Quote from: Lilas Pastia on December 17, 2007, 04:00:59 PM
I have another recording of Le Roux' Pièces de clavessin (on Arkadia), and the notes have a rather interesting story about his life: apparently not a single record of the so-called Le Roux exists apart from that score. No concert attendance (very publicized and mundane events), no address, no house, no nothing. The author goes on to mention the strong stylistic affinity between D'Anglebert's harpsichord works and Le Roux' style and further conjectures that he was actually D'Anglebert's own son. Widely known as one of France's foremost harpsichord virtuosos, D'Anglebert Jr was loathed by Couperin because of his court positions (he was "Claveciniste du Roy"). In turn, he was very much in awe of his famous father's renown as a composer and might not have dared publish anything under his own name for fear of comparison. 

I'm not sure about that scenario. Both recordings date from 1993.  Given that the above story is player Iakovos Pappas' own conjecturing, it's very possible that Rousset was unaware or just uninterested in participating in it. But the thesis of a pseudonym seems very logical.
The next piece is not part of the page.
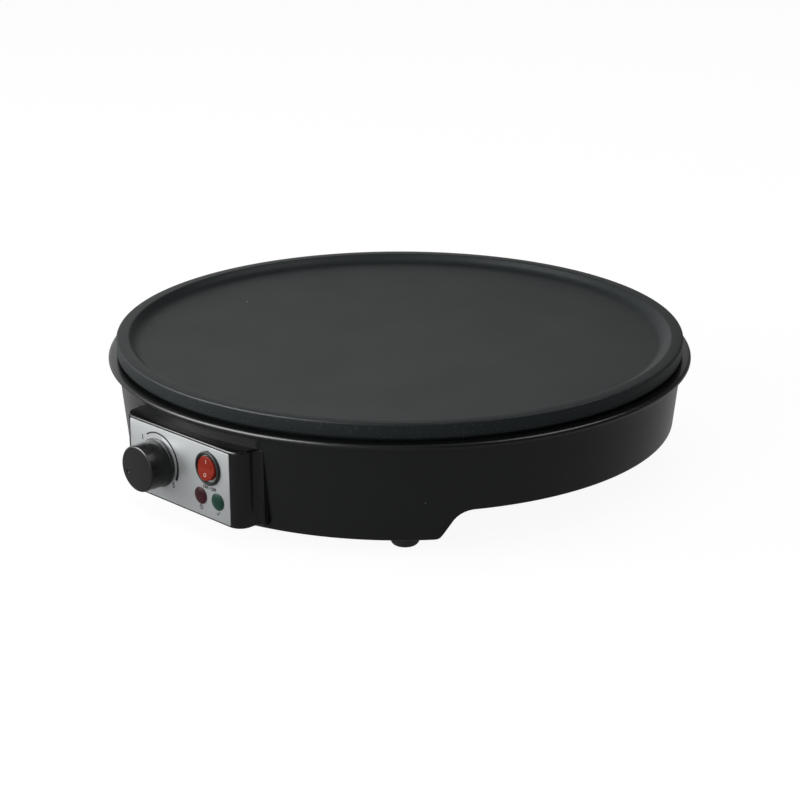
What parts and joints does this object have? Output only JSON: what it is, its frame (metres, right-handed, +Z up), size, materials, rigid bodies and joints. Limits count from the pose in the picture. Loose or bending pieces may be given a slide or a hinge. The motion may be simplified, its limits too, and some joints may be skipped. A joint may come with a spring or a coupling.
{
  "type": "electric crepe maker",
  "caption": "Round electric crepe maker: a shallow cast griddle on a moulded housing with hand grips, and a front control box with a dial, a rocker switch and lamps.",
  "frame": {"origin": "on the counter, straight below the centre of the round plate", "axes": "+Z up; the control panel faces -Y, and the cord entry faces +Y, so +X is the user's right"},
  "size_m": [0.3088, 0.3259, 0.068],
  "materials": {
    "coated_cast_alloy": "dark grey non-stick coating on a cast alloy plate, satin",
    "sheathed_steel": "heat-tinted tube",
    "nickel_steel": "nickel plated",
    "ceramic_white": "unglazed steatite",
    "zinc_steel": "zinc plated",
    "bright_aluminium": "bright sheet",
    "fuse_case": "tan sealed case",
    "black_plastic": "heat-proof moulding, satin",
    "black_steel": "black painted sheet",
    "black_rubber": "matt",
    "silver_panel": "silver printed, fine satin",
    "knob_plastic": "dark grey, satin",
    "brass_parts": "plain",
    "bimetal": "plain strip",
    "switch_black": "black, satin",
    "red_rocker": "red, gloss",
    "red_lens": "clear red, gloss",
    "green_lens": "clear green, gloss",
    "bulb_glass": "clear, small",
    "block_plastic": "cream",
    "brown_wire": "insulated lead",
    "blue_wire": "insulated lead",
    "black_wire": "insulated lead",
    "red_wire": "insulated lead",
    "green_wire": "insulated earth lead",
    "white_wire": "insulated lead"
  },
  "bodies": {
    "base": {"griddle_plate": "coated_cast_alloy", "heating_element": "sheathed_steel", "element_pins": "nickel_steel", "element_beads": "ceramic_white", "element_clamps": "zinc_steel", "clamp_screws": "zinc_steel", "heat_reflector": "bright_aluminium", "spacers_upper": "ceramic_white", "spacers_lower": "ceramic_white", "plate_screws": "zinc_steel", "thermal_fuse": "fuse_case", "fuse_strap": "zinc_steel", "housing": "black_plastic", "bottom_cover": "black_steel", "cover_screws": "zinc_steel", "foot_front_left": "black_rubber", "foot_front_right": "black_rubber", "foot_rear_left": "black_rubber", "foot_rear_right": "black_rubber", "control_box": "black_plastic", "box_screws": "zinc_steel", "control_panel": "silver_panel", "thermostat_bushing": "brass_parts", "thermostat_nut": "brass_parts", "thermostat_frame": "zinc_steel", "thermostat_ceramics": "ceramic_white", "thermostat_rivet": "brass_parts", "bimetal_strip": "bimetal", "contact_blades": "brass_parts", "contact_tips": "nickel_steel", "switch_body": "switch_black", "switch_terminals": "nickel_steel", "power_lens": "red_lens", "ready_lens": "green_lens", "lamp_collars": "switch_black", "lamp_bulbs": "bulb_glass", "terminal_block": "block_plastic", "terminal_screws": "brass_parts", "cord_gland": "switch_black", "gland_nut": "switch_black", "cord_clamp": "switch_black", "clamp_bar_screws": "zinc_steel", "earth_tag": "nickel_steel", "earth_screw": "brass_parts", "wire_live": "brown_wire", "wire_neutral": "blue_wire", "wire_fuse": "white_wire", "wire_switched": "black_wire", "wire_heater": "red_wire", "wire_earth": "green_wire", "lamp_leads": "white_wire"},
    "knob": {"thermostat_knob": "knob_plastic", "thermostat_spindle": "zinc_steel"},
    "rocker": {"switch_rocker": "red_rocker"},
    "seesaw": {"switch_seesaw": "brass_parts"}
  },
  "joints": [
    {"name": "thermostat_turn", "type": "hinge", "parent": "base", "child": "knob", "pos_m": [-0.0156, -0.1548, 0.0298], "axis": [0, 1, 0], "range_deg": [0, 243]},
    {"name": "rocker_tilt", "type": "hinge", "parent": "base", "child": "rocker", "pos_m": [0.0216, -0.1535, 0.0369], "axis": [1, 0, 0], "range_deg": [0, 14]},
    {"name": "seesaw_tilt", "type": "hinge", "parent": "base", "child": "seesaw", "pos_m": [0.0216, -0.1462, 0.0369], "axis": [1, 0, 0], "range_deg": [-10, 0]}
  ],
  "couplings": [
    {"joint": "seesaw_tilt", "follows": "rocker_tilt", "ratio": -0.71429}
  ]
}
Drasko, Lilas, thank you both for your responses!  :) :)
(I might "warp" these later to the French baroque thread  8)).

Q

Que

I'm very pleasantly surprised on rehearing this disc, a while after my acquaintance with it.  :)
Which means my favourable impression before was not just induced by the novelty effect. It's a keeper.



Q

Harry

Sveinbjorn Sveinbjornsson.

Violin Sonata in F major.

Nina Margret Grimsdottir, Piano.
Auour Hafsteinsdottir, Violin.


This is a fine Naxos cd, filled with very pleasant music, well performed and recorded.
Not so many Icelandic composers around. Hearing this the man has staying power, reminiscences of Gade, Grieg, and Nielsen. Well composed.